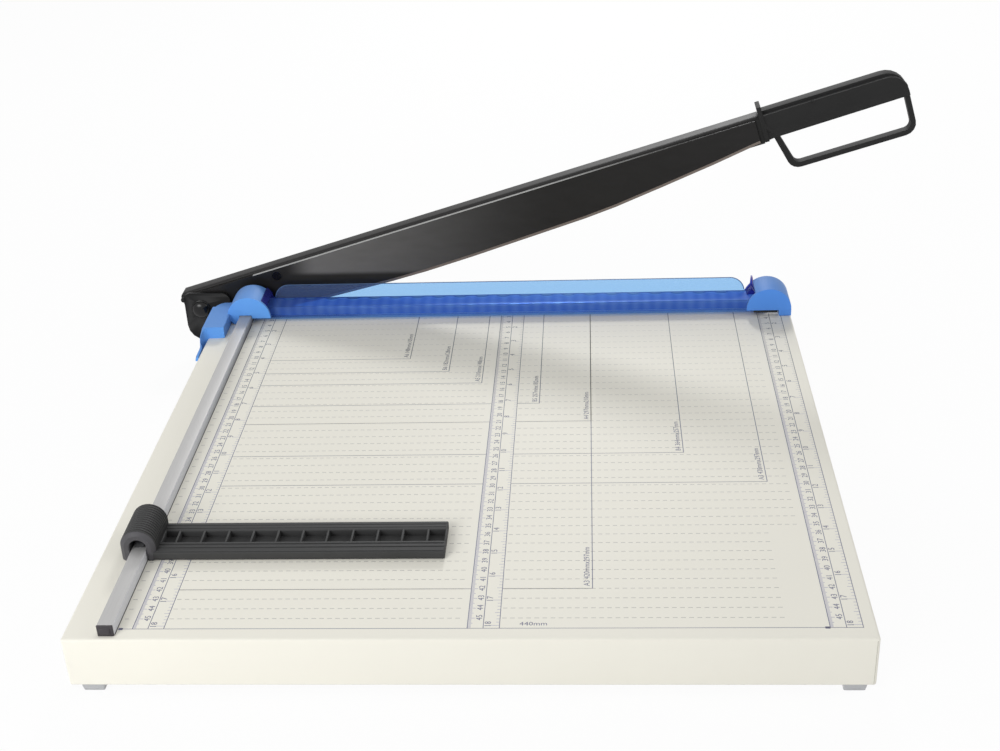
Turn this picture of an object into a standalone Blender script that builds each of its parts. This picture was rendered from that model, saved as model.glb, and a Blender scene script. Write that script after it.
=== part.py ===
"""Guillotine paper cutter, in metres, +Z up, standing on its feet at z = 0.

Places are measured on the bed: x to the right from the zero of its scales, y away from
the operator with the cutting edge at 0, and z up with the bed's top at 0.
The datum empty moves all of that so that the origin is under the middle of the machine.
The arm is modelled level, and its own empty turns it up to its rest angle.
"""

import math

import bmesh
import bpy
from mathutils import Matrix, Vector

# Fits shared by all pieces
GAP = 0.0003  # between faces that touch
HOLE_CLEARANCE = 0.0003  # round a screw's shank or head
OVERRUN = 0.002  # how far a cutter goes past what it cuts
WELD = 0.00001  # points this close are one point when a shape is made
SLIVER = 0.000005  # what a cut leaves thinner than this is closed up
ROUND_STEPS = 24
SMALL_STEPS = 12
CORNER_STEPS = 4

# Bed, a folded sheet that is open below
BED_MARGIN = 0.0305
BED_WIDTH = 0.499
BED_FRONT = -0.473
BED_HEIGHT = 0.034
SHEET = 0.0013
FOLD_RADIUS = 0.0025
FLANGE = 0.022
BED_LEFT = -BED_MARGIN
BED_RIGHT = BED_LEFT + BED_WIDTH

# Fixed knife, whose rear face is the cutting plane, and the bar inside the bed that holds it
KNIFE_THICKNESS = 0.0035
KNIFE_HEIGHT = 0.018
KNIFE_BAR_THICKNESS = 0.005
KNIFE_BAR_BOTTOM_ROOM = 0.003
KNIFE_BAR_END_ROOM = 0.004
KNIFE_SCREW_END_ROOM = 0.0009
KNIFE_SCREW_PLACE_SHARES = (0.05, 0.275, 0.5, 0.725, 0.95)
BED_BACK = -KNIFE_THICKNESS - GAP
KNIFE_SCREW_LENGTH = -BED_BACK + SHEET + GAP + KNIFE_BAR_THICKNESS - KNIFE_SCREW_END_ROOM

# Channels across the underside
STIFFENER_WIDTH = 0.030
STIFFENER_HEIGHT = 0.014
STIFFENER_SHEET = 0.0012
STIFFENER_END_ROOM = 0.016
STIFFENER_PLACE_SHARES = (0.28, 0.72)

# Feet
FOOT_HEIGHT = 0.009
FOOT_TOP_RADIUS = 0.0075
FOOT_BOTTOM_RADIUS = 0.00575
FOOT_INSET = 0.012
FOOT_RECESS_DEPTH = 0.0045
FOOT_SCREW_LENGTH = 0.009

# Screws: a pan head, and a countersunk head that lies under its surface
SCREW_RADIUS = 0.0016
PAN_RADIUS = 0.003
PAN_HEIGHT = 0.0018
PAN_TOP_SHARE = 0.65
SINK_RADIUS = 0.0036
SINK_HEIGHT = 0.002
SINK_DEPTH = 0.0003

# Guard, a clear bar and upright wall in one moulding, lifted by springs
GUARD_TRAVEL = 0.0017
GUARD_BACK = -0.0044
BAR_DEPTH = 0.0215
BAR_HEIGHT = 0.0092
BAR_WALL = 0.002
BAR_RAIL_ROOM = 0.0016
BAR_POCKET_PITCH = 0.019
BAR_RIB = 0.0022
LIP_DEPTH = 0.0046
LIP_HEIGHT = 0.0012
UPRIGHT_THICKNESS = 0.0026
UPRIGHT_RISE = 0.0116
UPRIGHT_CORNER = 0.013
UPRIGHT_END_REACH = 0.0179
PIN_REACH = 0.0079
PIN_RADIUS = 0.0018
PIN_HEAD_RADIUS = 0.0034
PIN_HEAD_HEIGHT = 0.0018
PIN_PROUD = 0.0014
PIN_CLEARANCE = 0.0004
GUARD_SPRING_WIRE = 0.00035
GUARD_SPRING_TURNS = 4
GUARD_SPRING_SEAT = 0.006
SPRING_CLEARANCE = 0.0006
COIL_POINTS = 10
GUARD_BOTTOM = GUARD_TRAVEL + GAP
BAR_FRONT = GUARD_BACK - BAR_DEPTH
LIP_FRONT = BAR_FRONT - LIP_DEPTH
UPRIGHT_FRONT = GUARD_BACK - UPRIGHT_THICKNESS
PIN_Y = (BAR_FRONT + GUARD_BACK) / 2
PIN_TOP = GUARD_BOTTOM + BAR_HEIGHT + PIN_PROUD
GUARD_SPRING_TOP = GUARD_BOTTOM + GUARD_SPRING_SEAT
GUARD_SPRING_RADIUS = PIN_RADIUS + GUARD_SPRING_WIRE + SPRING_CLEARANCE

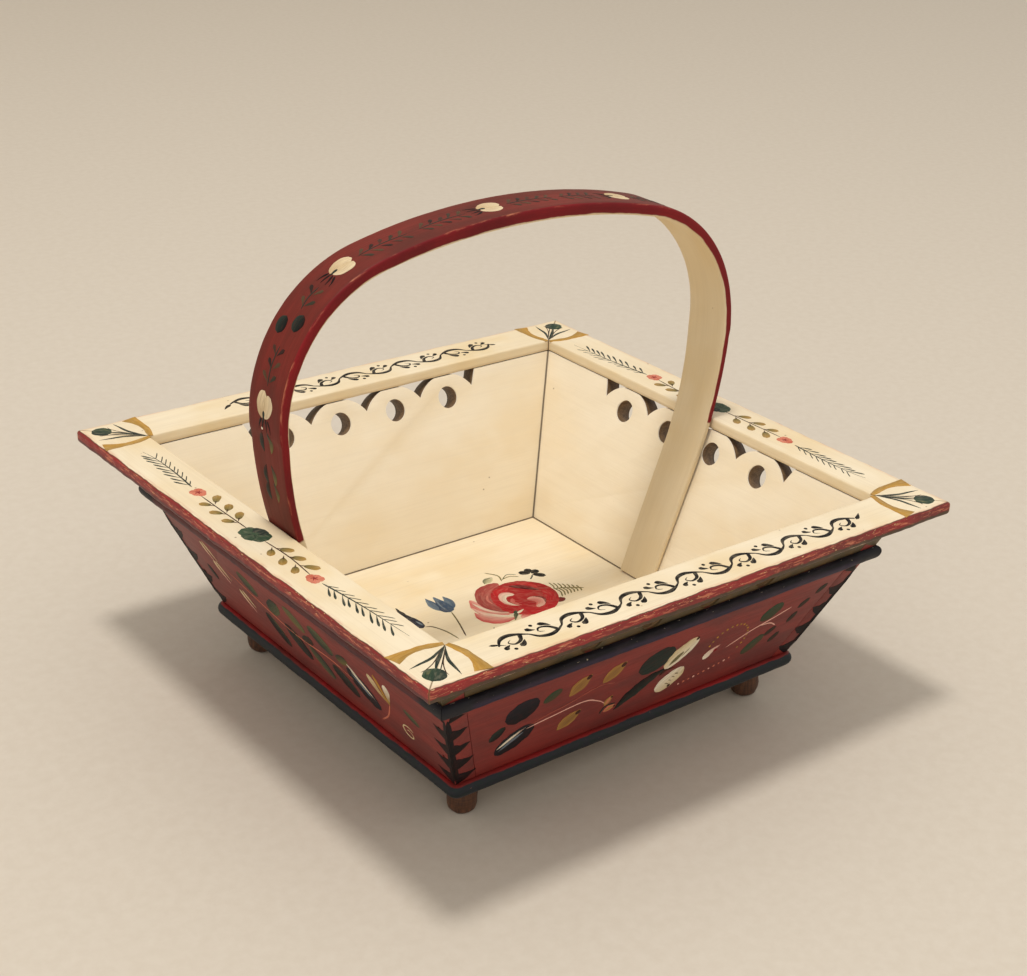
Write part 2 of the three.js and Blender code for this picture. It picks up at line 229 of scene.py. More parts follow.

+++

_Task objective_:
Return exactly the opening lines of the listing above, ending with the line that has "SINK_DEPTH = 0.0003".

_Full answer_:
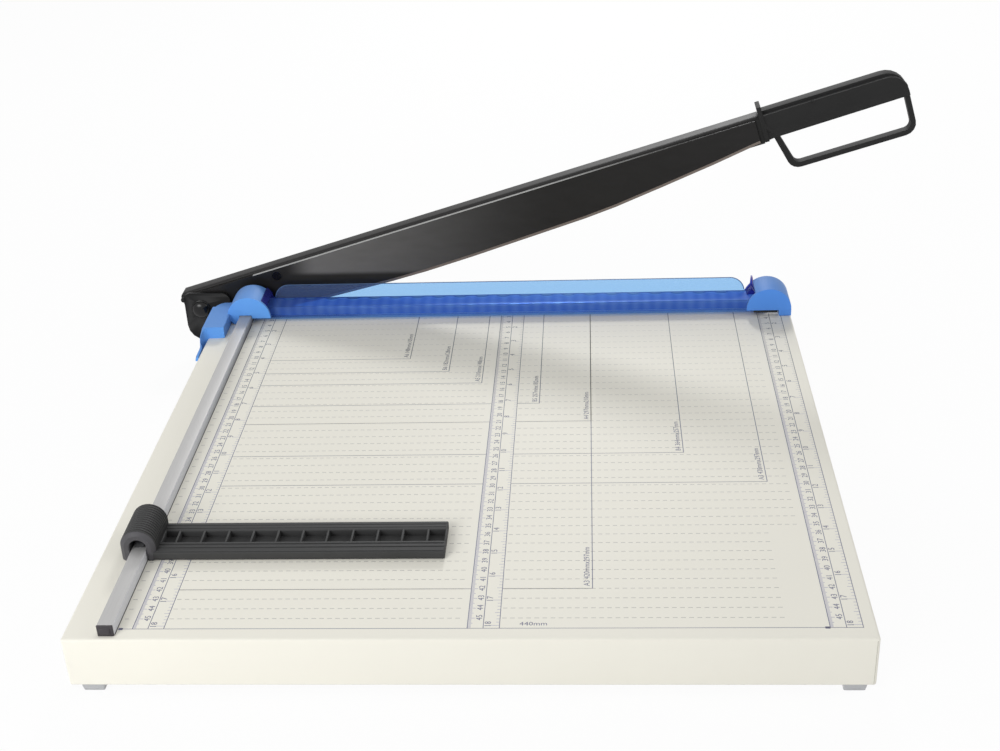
Turn this picture of an object into a standalone Blender script that builds each of its parts. This picture was rendered from that model, saved as model.glb, and a Blender scene script. Write that script after it.
=== part.py ===
"""Guillotine paper cutter, in metres, +Z up, standing on its feet at z = 0.

Places are measured on the bed: x to the right from the zero of its scales, y away from
the operator with the cutting edge at 0, and z up with the bed's top at 0.
The datum empty moves all of that so that the origin is under the middle of the machine.
The arm is modelled level, and its own empty turns it up to its rest angle.
"""

import math

import bmesh
import bpy
from mathutils import Matrix, Vector

# Fits shared by all pieces
GAP = 0.0003  # between faces that touch
HOLE_CLEARANCE = 0.0003  # round a screw's shank or head
OVERRUN = 0.002  # how far a cutter goes past what it cuts
WELD = 0.00001  # points this close are one point when a shape is made
SLIVER = 0.000005  # what a cut leaves thinner than this is closed up
ROUND_STEPS = 24
SMALL_STEPS = 12
CORNER_STEPS = 4

# Bed, a folded sheet that is open below
BED_MARGIN = 0.0305
BED_WIDTH = 0.499
BED_FRONT = -0.473
BED_HEIGHT = 0.034
SHEET = 0.0013
FOLD_RADIUS = 0.0025
FLANGE = 0.022
BED_LEFT = -BED_MARGIN
BED_RIGHT = BED_LEFT + BED_WIDTH

# Fixed knife, whose rear face is the cutting plane, and the bar inside the bed that holds it
KNIFE_THICKNESS = 0.0035
KNIFE_HEIGHT = 0.018
KNIFE_BAR_THICKNESS = 0.005
KNIFE_BAR_BOTTOM_ROOM = 0.003
KNIFE_BAR_END_ROOM = 0.004
KNIFE_SCREW_END_ROOM = 0.0009
KNIFE_SCREW_PLACE_SHARES = (0.05, 0.275, 0.5, 0.725, 0.95)
BED_BACK = -KNIFE_THICKNESS - GAP
KNIFE_SCREW_LENGTH = -BED_BACK + SHEET + GAP + KNIFE_BAR_THICKNESS - KNIFE_SCREW_END_ROOM

# Channels across the underside
STIFFENER_WIDTH = 0.030
STIFFENER_HEIGHT = 0.014
STIFFENER_SHEET = 0.0012
STIFFENER_END_ROOM = 0.016
STIFFENER_PLACE_SHARES = (0.28, 0.72)

# Feet
FOOT_HEIGHT = 0.009
FOOT_TOP_RADIUS = 0.0075
FOOT_BOTTOM_RADIUS = 0.00575
FOOT_INSET = 0.012
FOOT_RECESS_DEPTH = 0.0045
FOOT_SCREW_LENGTH = 0.009

# Screws: a pan head, and a countersunk head that lies under its surface
SCREW_RADIUS = 0.0016
PAN_RADIUS = 0.003
PAN_HEIGHT = 0.0018
PAN_TOP_SHARE = 0.65
SINK_RADIUS = 0.0036
SINK_HEIGHT = 0.002
SINK_DEPTH = 0.0003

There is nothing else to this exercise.